Her spiritual awakening also inspired her next project: a docuseries in which Hudgens and her best friend GG Magree will work with experts to learn to better use their, as she now calls them, “gifts.” (She is not the only star pivoting to the paranormal of late: Kesha and Demi Lovato have recently led shows about hunting ghosts and aliens, respectively.) “There are a lot of concerns from my reps that it won’t come together, but I’m like, at the end of the day, I bank on myself, and I know that we’re going to show up and do the thing,” she says. “I was like, ‘I understand and appreciate, like, the concern, but this is my baby.’”

Making the documentary is just one of the ways Hudgens has embraced what she calls “being a boss-ass b*tch” lately in her career. In addition to the screen projects she’s developing, she’s also steering multiple companies: Caliwater; Thomas Ashbourne, a line of ready-to-drink cocktails for which she is a co-founding partner with Ashley Benson, Rosario Dawson, and others; and KNOW Beauty, a skin care line she co-founded with Madison Beer. “My opinions matter, and I actually have really good opinions that are constructive and helpful and that actually work, so it’s just nice to be seen,” she says, as though this were a recent revelation to herself, if not others.

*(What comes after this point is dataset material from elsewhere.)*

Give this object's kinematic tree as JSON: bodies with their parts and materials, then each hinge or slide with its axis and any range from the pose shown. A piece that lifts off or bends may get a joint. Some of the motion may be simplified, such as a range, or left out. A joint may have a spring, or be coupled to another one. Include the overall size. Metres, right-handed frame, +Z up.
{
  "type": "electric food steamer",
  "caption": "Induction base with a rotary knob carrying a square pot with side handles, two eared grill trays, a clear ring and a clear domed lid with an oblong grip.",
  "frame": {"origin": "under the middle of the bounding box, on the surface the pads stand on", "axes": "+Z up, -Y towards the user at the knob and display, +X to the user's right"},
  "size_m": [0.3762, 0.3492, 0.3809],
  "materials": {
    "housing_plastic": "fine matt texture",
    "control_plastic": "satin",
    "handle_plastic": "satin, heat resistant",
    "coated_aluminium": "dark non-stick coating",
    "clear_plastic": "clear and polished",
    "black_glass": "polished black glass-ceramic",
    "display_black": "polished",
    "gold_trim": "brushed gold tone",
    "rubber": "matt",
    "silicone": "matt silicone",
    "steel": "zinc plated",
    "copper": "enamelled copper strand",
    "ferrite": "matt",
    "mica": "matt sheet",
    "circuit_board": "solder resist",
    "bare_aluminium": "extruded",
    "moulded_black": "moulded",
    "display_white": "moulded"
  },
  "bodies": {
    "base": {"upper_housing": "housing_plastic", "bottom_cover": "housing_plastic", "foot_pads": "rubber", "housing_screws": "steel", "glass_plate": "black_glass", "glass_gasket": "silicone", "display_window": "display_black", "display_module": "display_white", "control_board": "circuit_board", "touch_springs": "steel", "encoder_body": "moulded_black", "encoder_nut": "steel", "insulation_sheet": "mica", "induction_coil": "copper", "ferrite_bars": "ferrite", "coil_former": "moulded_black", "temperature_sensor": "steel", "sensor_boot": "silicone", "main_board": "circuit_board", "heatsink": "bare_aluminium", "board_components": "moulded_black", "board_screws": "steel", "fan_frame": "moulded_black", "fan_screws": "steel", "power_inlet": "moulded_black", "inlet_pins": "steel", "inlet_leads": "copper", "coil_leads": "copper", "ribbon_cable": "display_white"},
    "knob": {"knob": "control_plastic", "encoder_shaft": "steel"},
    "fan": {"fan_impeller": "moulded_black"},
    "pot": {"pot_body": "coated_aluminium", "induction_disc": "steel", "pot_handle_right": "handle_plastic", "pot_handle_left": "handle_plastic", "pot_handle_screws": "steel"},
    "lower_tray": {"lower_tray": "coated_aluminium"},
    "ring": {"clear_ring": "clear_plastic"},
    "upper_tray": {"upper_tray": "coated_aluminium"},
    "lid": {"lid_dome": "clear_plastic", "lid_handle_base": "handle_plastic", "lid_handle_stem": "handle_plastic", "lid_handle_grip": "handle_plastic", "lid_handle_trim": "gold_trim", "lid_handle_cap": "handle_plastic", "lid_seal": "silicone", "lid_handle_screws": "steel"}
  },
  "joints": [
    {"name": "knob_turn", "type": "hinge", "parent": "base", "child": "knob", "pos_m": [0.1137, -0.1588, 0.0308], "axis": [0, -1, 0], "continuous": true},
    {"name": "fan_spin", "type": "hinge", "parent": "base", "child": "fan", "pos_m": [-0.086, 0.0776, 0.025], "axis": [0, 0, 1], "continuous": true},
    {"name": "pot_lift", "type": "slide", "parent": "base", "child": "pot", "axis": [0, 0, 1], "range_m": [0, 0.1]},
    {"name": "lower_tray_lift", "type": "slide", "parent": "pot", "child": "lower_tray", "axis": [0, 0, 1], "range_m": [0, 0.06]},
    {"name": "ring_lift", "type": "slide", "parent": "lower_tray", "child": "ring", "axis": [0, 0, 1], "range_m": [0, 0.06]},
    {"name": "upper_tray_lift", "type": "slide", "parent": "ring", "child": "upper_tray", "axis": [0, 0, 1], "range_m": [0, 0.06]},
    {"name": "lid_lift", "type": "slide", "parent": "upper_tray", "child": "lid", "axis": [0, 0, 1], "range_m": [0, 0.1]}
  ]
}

Before I leave (with a to-go box of beefless jerky in hand — she was right, it was delicious), I ask if she’s the happiest she’s been in her career. She half-answers. “I’m always going to want to do more. There’s that quote: ‘A blessed unrest that keeps us marching’” — from the late modern dancer Martha Graham — “that I feel will always be the pace,” she says. She sighs with full theater-kid earnestness. “There is always more to be done. I don’t think I’ll ever be done with anything,” she adds. “It’s just passion. I love it. I’ve always loved entertaining people. Because then, I also entertain myself in the process, because I actually do love myself. I get a hoot out of myself.”